Medienansturm in Virginia Beach

Vor einem Jahr terrorisierten Scharfschützen Vororte von Washington und erschossen zehn Menschen. Am Dienstag begann der Prozess gegen die beiden Angeklagten

WASHINGTON taz ■ Kaum hat sich Virginia Beach vom Hurrikan „Isabel“ erholt, wird der Badeort an der Atlantikküste von einem neuen Ansturm heimgesucht: Hunderte Journalisten verfolgen hier seit Dienstag den Prozess gegen John Allen Muhammad, einen der beiden mutmaßlichen Heckenschützen, der vor einem Jahr gemeinsam mit seinem jugendlichen Komplizen Lee Malvo die Vororte von Washington drei Wochen lang in Atem hielt. Beide sollen zehn Menschen erschossen haben.

Muhammad, der sich zunächst in nur einem Mordfall verantworten muss, erklärte am ersten Verhandlungstag erneut seine Unschuld. Das wird die Ankläger nicht davon abhalten, die Todesstrafe zu verlangen – eine Forderung, die umstritten ist. Bislang konnte nicht zweifelsfrei nachgewiesen werden, wer von den beiden auf welches Opfer die tödlichen Schüsse abfeuerte.

Die Anklage beruht ausschließlich auf indirekten Indizien. Es gibt keine Augenzeugen, keine Videoaufnahmen, und auch der junge Malvo hat bislang keine belastende Aussage gemacht. Dennoch ist die Beweislage erdrückend. DNA-Analysen, Fingerabdrücke, Schuss-Untersuchungen und die Tatwaffe, die im Auto bei der Festnahme gefunden wurde, lassen nicht viel Interpretationsspielraum. Malvos Verteidiger hoffen aber immer noch auf ein Geständnis ihres Mandanten. Indem sie versuchen nachzuweisen, dass Malvo von dem Mann, den er „Vater“ nannte, so stark unter Druck gesetzt wurde, dass er als vermindert schuldfähig angesehen werden muss, könnten sie auf „lebenslänglich“ plädieren und ihn zu einer Aussage gegen Muhammad bewegen.

Auch wenn letztlich der Attentäter nicht zweifelsfrei erwiesen werden kann, wird die Anklage mit einer neuen Anti-Terror-Verordnung in Virginia argumentieren. Die sieht die Todesstrafe auch vor, wenn ein Verbrechen darauf abzielt, Öffentlichkeit und Regierung einzuschüchtern.

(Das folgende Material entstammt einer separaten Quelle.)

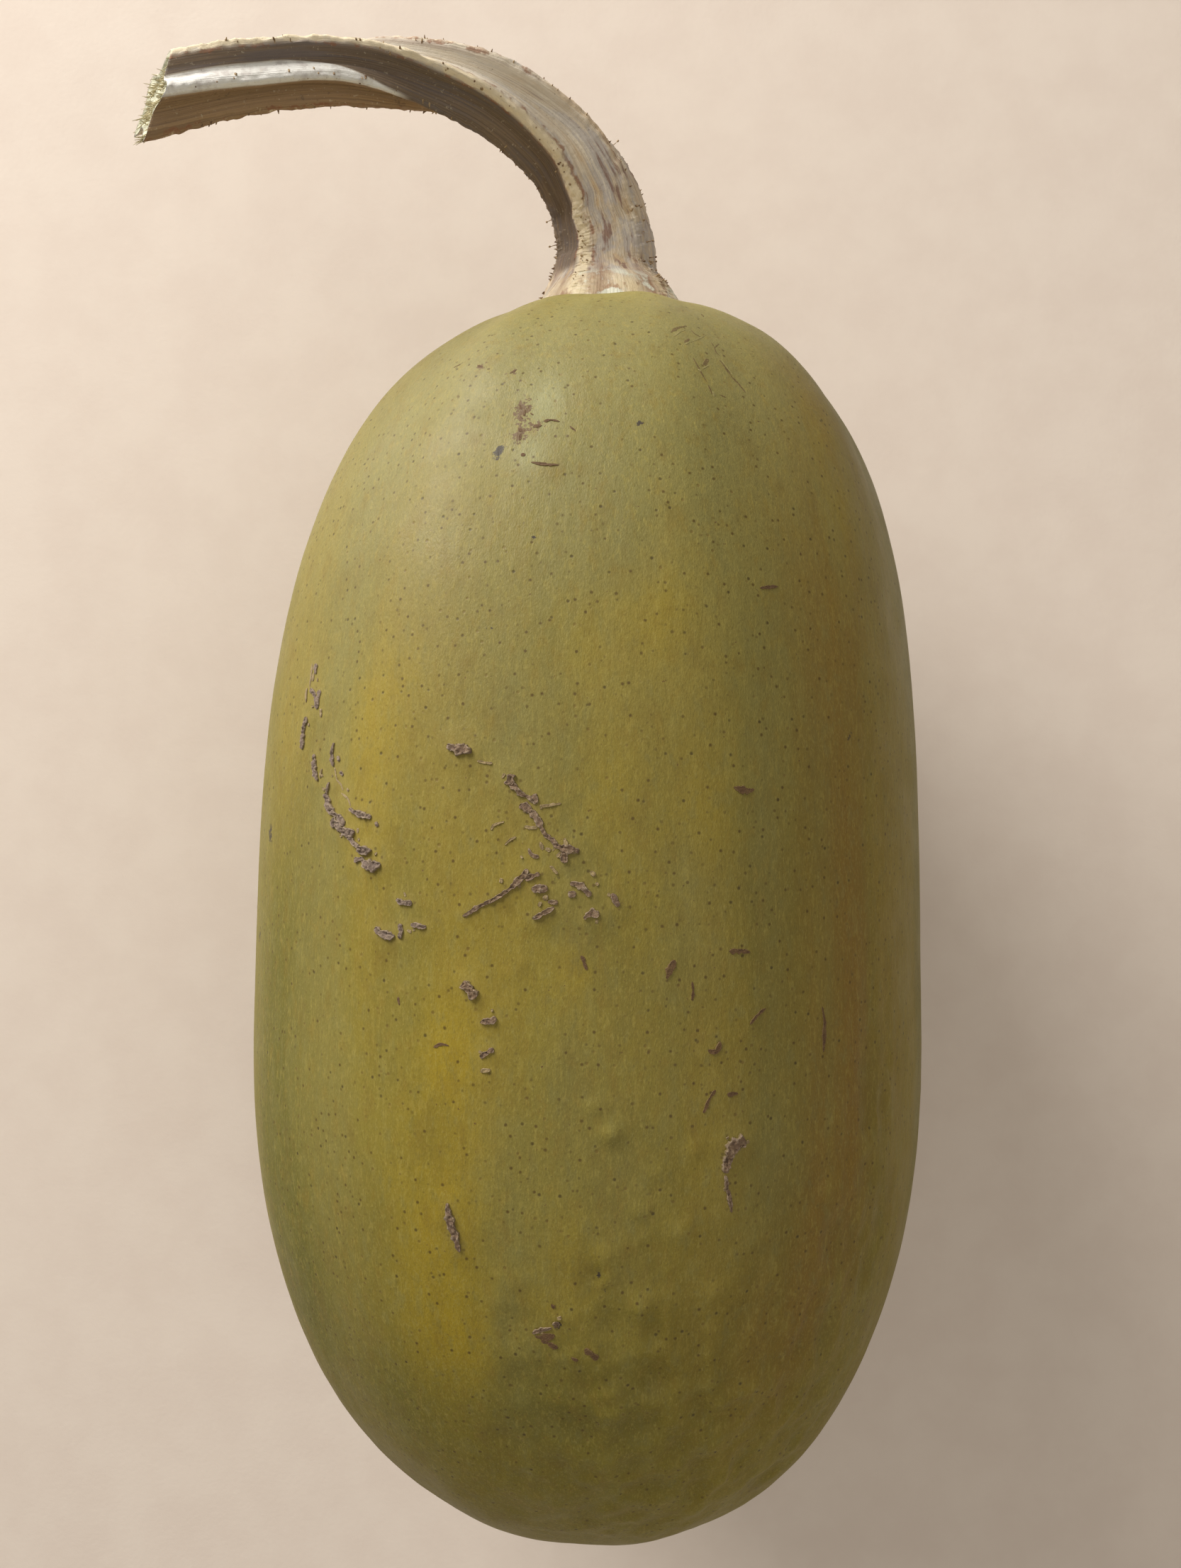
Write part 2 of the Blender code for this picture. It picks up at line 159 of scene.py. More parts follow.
# Corky marks: width and height in mm, then x and y of each pixel that it runs through
CORKY_MARKS = (
    (0.35, 0.12, 439, 937, 437, 954, 435, 970), (0.8, 0.22, 444, 938, 444, 948),
    (0.5, 0.15, 441, 950, 439, 959), (0.4, 0.15, 446, 957, 446, 960), (0.5, 0.2, 431, 972, 430, 989),
    (0.7, 0.25, 438, 972, 443, 981), (0.7, 0.25, 449, 975, 449, 983), (0.9, 0.3, 446, 984, 446, 997),
    (0.5, 0.2, 451, 1001, 451, 1010), (0.9, 0.4, 431, 1014, 428, 1030, 426, 1054),
    (1.0, 0.4, 443, 1067, 444, 1083, 447, 1098), (0.5, 0.25, 453, 1086, 451, 1096),
    (0.7, 0.35, 470, 1050, 467, 1063, 469, 1079), (0.25, 0.12, 471, 1083, 474, 1100, 479, 1106, 482, 1114),
    (0.25, 0.12, 480, 1119, 490, 1127, 494, 1137), (0.6, 0.25, 476, 1068, 477, 1072),
    (0.6, 0.25, 480, 1089, 482, 1092), (0.5, 0.2, 489, 1113, 490, 1115),
    (1.1, 0.45, 464, 1107, 461, 1122, 464, 1138, 474, 1149), (1.0, 0.4, 478, 1152, 484, 1162),
    (1.5, 0.5, 470, 1160, 478, 1165, 489, 1175, 497, 1174), (0.8, 0.4, 492, 1181, 500, 1190, 508, 1197),
    (1.2, 0.5, 508, 1198, 514, 1201, 521, 1200), (0.8, 0.4, 502, 1212, 511, 1211),
    (1.3, 0.5, 514, 1215, 521, 1221, 533, 1220), (0.9, 0.45, 495, 1142, 507, 1148, 521, 1152),
    (0.6, 0.25, 530, 1161, 531, 1164), (0.8, 0.35, 560, 1270, 566, 1273, 577, 1274),
    (1.0, 0.4, 531, 1312, 541, 1317, 553, 1320), (0.8, 0.35, 563, 1306, 565, 1314, 563, 1322),
    (0.7, 0.35, 580, 1305, 588, 1306, 597, 1308), (1.4, 0.55, 656, 1389, 660, 1397, 666, 1405),
    (0.9, 0.4, 679, 1443, 687, 1441, 696, 1439), (0.8, 0.3, 678, 1492, 685, 1486, 692, 1482),
    (0.5, 0.25, 677, 1513, 688, 1511), (1.2, 0.4, 632, 1053, 638, 1056, 644, 1060),
    (1.3, 0.5, 645, 1053, 652, 1058, 659, 1060), (0.4, 0.2, 672, 1073, 681, 1075, 691, 1076),
    (1.2, 0.5, 718, 1096, 718, 1103), (1.1, 0.45, 721, 1107, 731, 1118), (0.6, 0.3, 733, 1119, 750, 1127),
    (0.9, 0.3, 750, 1125, 755, 1130), (0.45, 0.2, 763, 1137, 776, 1136, 789, 1133),
    (1.1, 0.28, 735, 1138, 745, 1141), (0.9, 0.3, 747, 1144, 755, 1155, 762, 1164),
    (0.8, 0.3, 762, 1164, 767, 1176, 778, 1185, 786, 1195), (0.5, 0.2, 740, 1166, 747, 1168, 755, 1168),
    (1.3, 0.45, 789, 1195, 799, 1199, 806, 1198), (0.8, 0.35, 804, 1198, 814, 1200),
    (0.5, 0.35, 796, 1184, 799, 1194), (0.5, 0.25, 786, 1208, 791, 1202), (1.0, 0.4, 797, 1203, 796, 1214),
    (0.35, 0.18, 691, 1170, 694, 1164, 708, 1159), (0.35, 0.18, 711, 1191, 717, 1185, 725, 1181),
    (0.6, 0.2, 745, 1199, 748, 1206, 757, 1209), (0.4, 0.2, 761, 1189, 764, 1198),
    (0.5, 0.2, 770, 1198, 774, 1200), (0.5, 0.25, 776, 1223, 785, 1232),
    (0.55, 0.3, 652, 1292, 666, 1284, 680, 1276), (0.7, 0.4, 680, 1276, 702, 1265, 722, 1251),
    (0.9, 0.4, 722, 1251, 733, 1241, 741, 1229), (1.0, 0.35, 743, 1240, 750, 1236, 757, 1234),
    (1.1, 0.35, 753, 1254, 761, 1252, 768, 1254), (0.6, 0.25, 761, 1249, 763, 1258),
    (0.9, 0.3, 807, 1247, 820, 1251, 831, 1262), (0.9, 0.2, 804, 1261, 809, 1261),
    (0.5, 0.25, 834, 1231, 838, 1235), (0.9, 0.35, 753, 1295, 766, 1288, 778, 1282),
    (0.6, 0.3, 774, 1273, 784, 1274), (1.2, 0.35, 827, 1294, 834, 1289, 841, 1290),
    (0.9, 0.2, 865, 1264, 871, 1277), (2.0, 0.6, 1046, 1612, 1039, 1617, 1033, 1628),
    (1.1, 0.5, 1033, 1628, 1029, 1640, 1025, 1652),
    (0.7, 0.35, 1026, 1662, 1028, 1680, 1032, 1694, 1034, 1710),
    (1.2, 0.4, 629, 1704, 632, 1722, 638, 1742, 645, 1765), (0.6, 0.25, 751, 1887, 763, 1883, 775, 1879),
    (1.1, 0.35, 783, 1872, 784, 1877),
)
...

Obwohl sich die Mordserie über die Bundesstaaten Maryland, Virginia und die US-Hauptstadt erstreckte, drängte US-Justizminister John Ashcroft auf eine Anklage in Virginia. Richter in diesem Bundesstaat gelten als zuverlässige Verhänger der Todesstrafe. Zudem ist die Exekution von Minderjährigen erlaubt. Malvo war zur Tatzeit 17 Jahre alt.

In dem Prozess geht es nicht nur um kaltblütige Mörder. Der Fall wird einmal mehr zur Auseinandersetzung um die Todesstrafe. Während Verteidiger Jonathan Shapiro ein vehementer Gegner ist, hat Hauptankläger Paul Ebert bislang so oft die Todesstrafe beantragt wie kein anderer in Virginia.

Ursprünglich sollten die Prozesse – Malvos Verhandlung beginnt im November – vor den Toren Washingtons stattfinden. Der zuständige Richter verlegte sie jedoch in das 250 Kilometer entfernte Virginia Beach mit der Begründung, die aufgeheizte Presseberichterstattung des vergangenen Herbstes mache die Bildung einer unabhängigen 15-köpfigen Jury unmöglich und das Strafmaß werde nicht anhand der Beweislage, sondern durch emotionsbefangene Juroren festgelegt.

Der Stadt droht angesichts des Medienrummels, strenger Sicherheitsvorkehrungen und wochenlanger Verhandlungsdauer der Verkehrsinfarkt. Dennoch ist sie bestens für die Verhandlungen geeignet. Sie verfügt über brandneue Gerichtsgebäude mit Hightech-Überwachung, angeschlossenem Gefängnistrakt und eigenem Pressezentrum.